EXERCISE REQUIREMENTS:
Identify, in the records below, every line where the string "that" appears, and copy each such line.

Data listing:

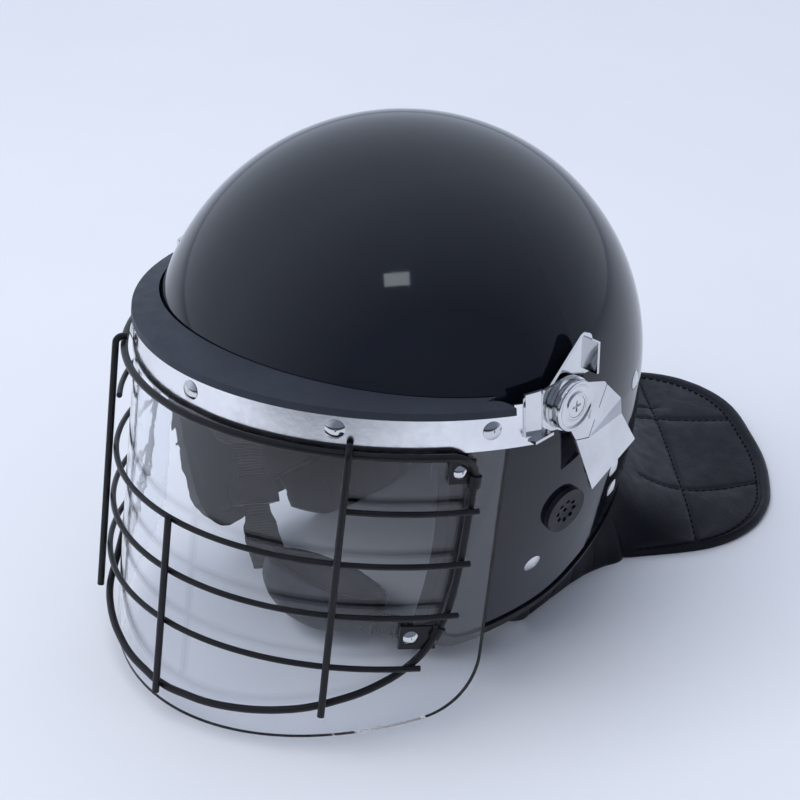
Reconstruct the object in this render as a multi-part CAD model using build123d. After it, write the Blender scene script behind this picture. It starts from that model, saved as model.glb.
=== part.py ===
"""Riot helmet with a swinging face shield, a wire grille, an inner lining and a padded neck guard.

The helmet stands on a table at z = 0 with its face towards -Y; +X is the wearer's left.
Everything is laid out from the visor pivot, which lies at y = 0, and is centred at the end.
"""
from build123d import *
import bisect
import math
import os

# Shell: an egg, widest at the dome centre, that tapers to the cheeks
shell_half_width = 123.5
shell_half_length = 130.0
dome_rise = 122.7
dome_centre_height = 140.6
dome_centre_back = 15.3
shell_wall = 4.0
skirt_level_shares = (1.0, 0.78, 0.57, 0.36, 0.14, 0.03)
skirt_width_shares = (1.0, 0.984, 0.935, 0.85, 0.735, 0.66)
skirt_length_shares = (1.0, 1.0, 1.0, 1.0, 0.985, 0.95)

# Shell edge, seen from the side
brow_height = 163.0
cheek_front = 56.0
rim_height = 22.0
rim_flat_back = 30.0
nape_side_back = 100.0
nape_side_height = 53.0
nape_slope = 0.57
brow_corner_radius = 24.0
chin_corner_radius = 30.0
rim_bend_radius = 70.0

# Rubber trim on the shell edge
trim_wall = 1.2
trim_reach = 6.5
trim_lip = 1.8

# Fits and overruns
lay_gap = 0.15
soft_gap = 0.4
face_gap = 0.1
overrun = 5.0
far = 400.0

# Impact lining and comfort pads
liner_wall = 22.0
liner_brow_height = 172.0
liner_front = 48.0
liner_bottom_height = 108.0
liner_corner_radius = 20.0
pad_depth = 12.0
crown_pad_radius = 62.0
crown_pad_bulge = 30.0
side_pad_length = 44.0
side_pad_height = 30.0
side_pad_bulge = 18.0
side_pad_level = 142.0
brow_pad_half_width = 66.0
brow_pad_height = 22.0
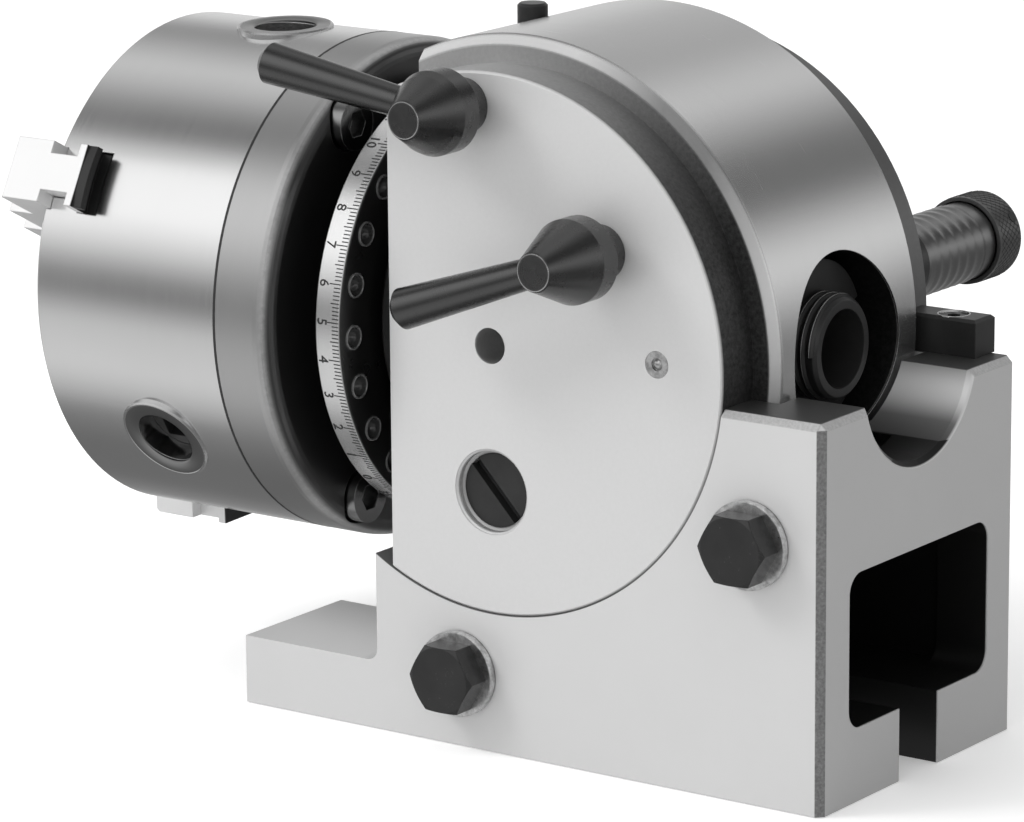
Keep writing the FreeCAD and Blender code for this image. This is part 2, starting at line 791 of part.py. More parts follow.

EXERCISE OUTPUT:
Reconstruct the object in this render as a multi-part CAD model using build123d. After it, write the Blender scene script behind this picture. It starts from that model, saved as model.glb.
# Shell: an egg, widest at the dome centre, that tapers to the cheeks